Animals Damage caused by hitting a deer, bear, moose, steer, large bird, or any other animal with your car typically wouldn’t be covered by the collision portion of your automobile insurance. Rather, it would be covered under the comprehensive portion. Damage caused by pests such as squirrels and rats may also be covered.
Broken windows or windshields Replacing a broken windshield or other auto glass is generally covered under the comprehensive portion of your auto insurance. The cost of full windshield replacement varies, but if you have a deductible of $500 or more, it might not be worthwhile to file a claim. However, your insurance company may offer full glass coverage without a deductible for a low additional premium. 

Comprehensive premiums typically depend on the current value of the vehicle and the level of risk it’s most often exposed to, which means you’ll pay more if you live in an area where claims are prevalent. Generally, urban areas pose a higher risk than rural areas, but there’s wide variation among cities. As with collision insurance, a higher deductible should lower your comprehensive premium.

Bridging the gap

Both collision insurance and comprehensive insurance reimburse for covered losses based on the depreciated value of the vehicle. In some cases, you may owe more on the vehicle than the depreciated value. This might occur when you made less than a 20% down payment, financed a loan for 60 months or longer, leased a vehicle, or purchased a vehicle that depreciates faster than average.

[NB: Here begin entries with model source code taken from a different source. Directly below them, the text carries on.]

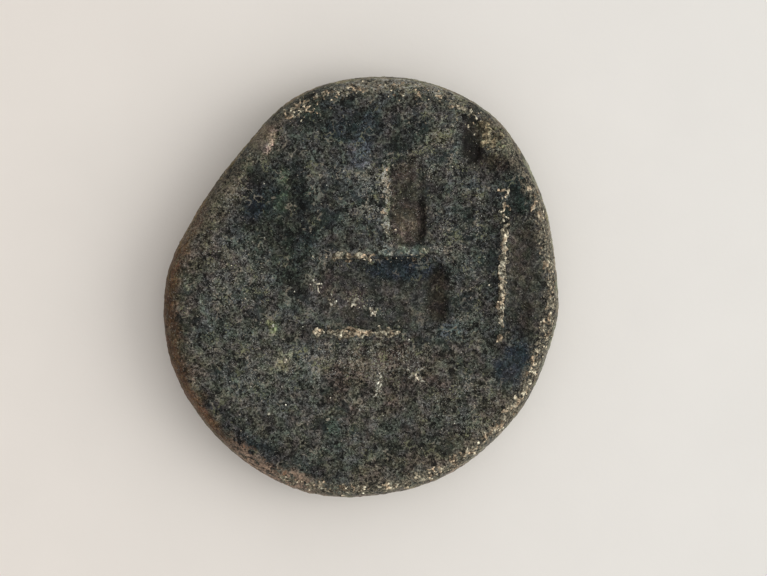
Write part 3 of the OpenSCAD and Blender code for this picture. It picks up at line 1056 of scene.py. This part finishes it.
def make_border_grains(ground):
    """Grains along the border line, thickest in its middle."""
    foot, lower, upper, head = (6.82, -2.7), (6.88, -1.0), (7.02, 2.8), (7.1, 5.1)
    spots = line_spots(ground, (foot, lower), width=0.14, count=120, small=0.09, large=0.22)
    spots += line_spots(ground, (lower, upper), width=0.18, count=300, small=0.09, large=0.26)
    spots += line_spots(ground, (upper, head), width=0.26, count=70, small=0.08, large=0.2)
    return make_crust("border_grains", spots)


def make_loose_grains(ground):
    """Single grains, an arc of grains in the panel, and two short streaks below it."""
    arc_left, arc_right = ((-2.4, 0.3), (-1.2, -0.8)), ((-0.6, -0.6), (0.8, -1.3))
    upright_streak, slanting_streak = ((0.95, -3.7), (0.85, -5.4)), ((2.3, -4.0), (3.1, -4.7))
    spots = loose_spots(ground, SPARKLES, SCATTERED)
    spots += line_spots(ground, arc_left, width=0.22, count=32, small=0.1, large=0.22)
    spots += line_spots(ground, arc_right, width=0.22, count=34, small=0.1, large=0.22)
    spots += line_spots(ground, upright_streak, width=0.2, count=42, small=0.08, large=0.17)
    spots += line_spots(ground, slanting_streak, width=0.2, count=26, small=0.08, large=0.17)
    return make_crust("loose_grains", spots, voxel=0.035)


flan = make_flan()
paint_flan(flan)
ground = Ground(flan)

soil = make_soil(
    "sandy_soil", pale=(0.38, 0.34, 0.265), dark=(0.10, 0.090, 0.068), cast=(0.29, 0.215, 0.15)
)
ochre_soil = make_soil(
    "ochre_soil", pale=(0.23, 0.190, 0.125), dark=(0.055, 0.049, 0.035), cast=(0.085, 0.095, 0.058)
)
loose_sand = make_soil(
    "loose_sand", pale=(0.48, 0.46, 0.40), dark=(0.17, 0.16, 0.13), cast=(0.36, 0.31, 0.24)
)

# What makes each crust, its material, its slot and the CAD node that it stands for, in drawing order
CRUSTS = [
    (make_rim_grains, soil, "soil", "rim_soil"),
    (make_crown_grains, soil, "soil", "crown_soil"),
    (make_lump_grains, ochre_soil, "ochre_soil", "corner_lump"),
    (make_panel_upper_grains, soil, "soil", "panel_upper_soil"),
    (make_panel_lower_grains, soil, "soil", "panel_lower_soil"),
    (make_groove_grains, soil, "soil", "groove_soil"),
    (make_border_grains, soil, "soil", "channel_soil"),
    (make_loose_grains, loose_sand, "soil"),
]

shrink_to_metres(flan)
finish_piece(flan, make_patina(), "patina", "flan")
for make_grains, material, slot, *nodes in CRUSTS:
    finish_piece(make_grains(ground), material, slot, *nodes)


# ---------------------------------------------------------------- table, light and camera

TABLE_DROP = 0.02 * MM   # keeps the sheet just clear of the flan's flat underside


def make_table():
    """A matt sheet, warmer on the left than on the right."""
    bpy.ops.object.select_all(action="DESELECT")
    bpy.ops.mesh.primitive_plane_add(size=1.2)
    table = bpy.context.object
    table.name = "table_top"
    for corner in table.data.vertices:
        corner.co.z = -TABLE_DROP
    material, tree, shader, place = start_material("pale_table", Roughness=0.6, Specular_IOR_Level=0.1)
    across = new_node(tree, "ShaderNodeSeparateXYZ", None, {"Vector": place}).outputs["X"]
    warm_side, cool_side = (0.775, 0.722, 0.665, 1), (0.775, 0.752, 0.712, 1)
    sheet = blend_colour(tree, remap(tree, across, -25.0, 25.0), warm_side, cool_side)
    sheet = varied(tree, mottle_group, place, sheet, ((6.0, 0.06),))
    tree.links.new(sheet, shader.inputs["Base Color"])
    wire_bump(tree, shader, noise_at(tree, place, 0.25, 3.0), 0.004)
    table.data.materials.append(material)


def add_area_light(name, azimuth, elevation, distance, size, watts, colour):
    """A square lamp that faces the token. Azimuth is counter-clockwise from +X, in degrees."""
    a, e = math.radians(azimuth), math.radians(elevation)
    data = bpy.data.lights.new(name, "AREA")
    data.shape = "SQUARE"
    data.size = size
    data.energy = watts
    data.color = colour
    lamp = add_object(name, data)
    lamp.location = (
        distance * math.cos(e) * math.cos(a), distance * math.cos(e) * math.sin(a), distance * math.sin(e)
    )
    lamp.rotation_euler = lamp.location.to_track_quat("Z", "Y").to_euler()


def make_room(brightness, lean, azimuth):
    """Soft light from all round that grows stronger towards one side."""
    world = bpy.data.worlds.new("room")
    bpy.context.scene.world = world
    world.use_nodes = True
    tree = world.node_tree
    direction = new_node(tree, "ShaderNodeTexCoord").outputs["Generated"]
    a = math.radians(azimuth)
    towards = new_node(
        tree, "ShaderNodeVectorMath", {"operation": "DOT_PRODUCT"},
        {0: direction, 1: (math.cos(a), math.sin(a), 0.0)},
    ).outputs["Value"]
    level = sums(tree, "ADD", 1.0, times(tree, towards, lean))
    background = tree.nodes["Background"]
    tree.links.new(times(tree, level, brightness), background.inputs["Strength"])
    tint = blend_colour(tree, remap(tree, towards, -1.0, 1.0), (1.0, 0.985, 0.965, 1), (0.985, 0.99, 1.0, 1))
    tree.links.new(tint, background.inputs["Color"])


make_table()
add_area_light(
    "window", azimuth=-4, elevation=38, distance=0.45, size=0.30, watts=0.62, colour=(1.0, 0.99, 0.97)
)
make_room(brightness=0.85, lean=0.68, azimuth=-5)

VIEW_WIDTH = 38.2        # millimetres of the face's plane that the picture takes in
VIEW_OFFSET = (1.12, -0.05)
LENS, FILM = 90.0, 36.0

camera_data = bpy.data.cameras.new("camera")
camera_data.lens = LENS
camera_data.sensor_width = FILM
camera = add_object("camera", camera_data)
camera.location = (VIEW_OFFSET[0] * MM, VIEW_OFFSET[1] * MM, (VIEW_WIDTH * LENS / FILM + 2.0) * MM)
camera_data.clip_start = 0.001
bpy.context.scene.camera = camera
bpy.context.scene.view_settings.view_transform = "Standard"
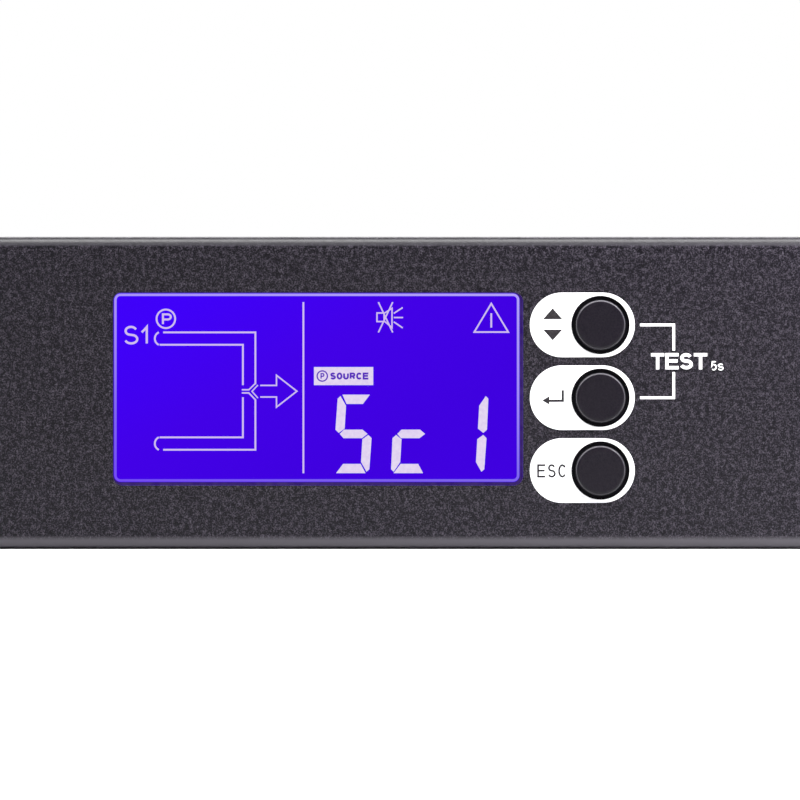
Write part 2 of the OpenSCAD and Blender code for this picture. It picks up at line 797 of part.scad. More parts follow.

If any of these fit your situation, you might consider purchasing gap insurance to cover the difference between the value of the vehicle and the amount you owe on it. Although a car dealership may offer this type of insurance at the time you purchase or lease the vehicle, the premium is typically more reasonable when purchased through your insurance company.

Because collision coverage and comprehensive coverage are optional, some consumers – especially those with older vehicles – might choose to omit them from their policies in order to reduce premiums. Keep in mind even if your car’s “book value” is low, it may be more expensive to replace than you realize.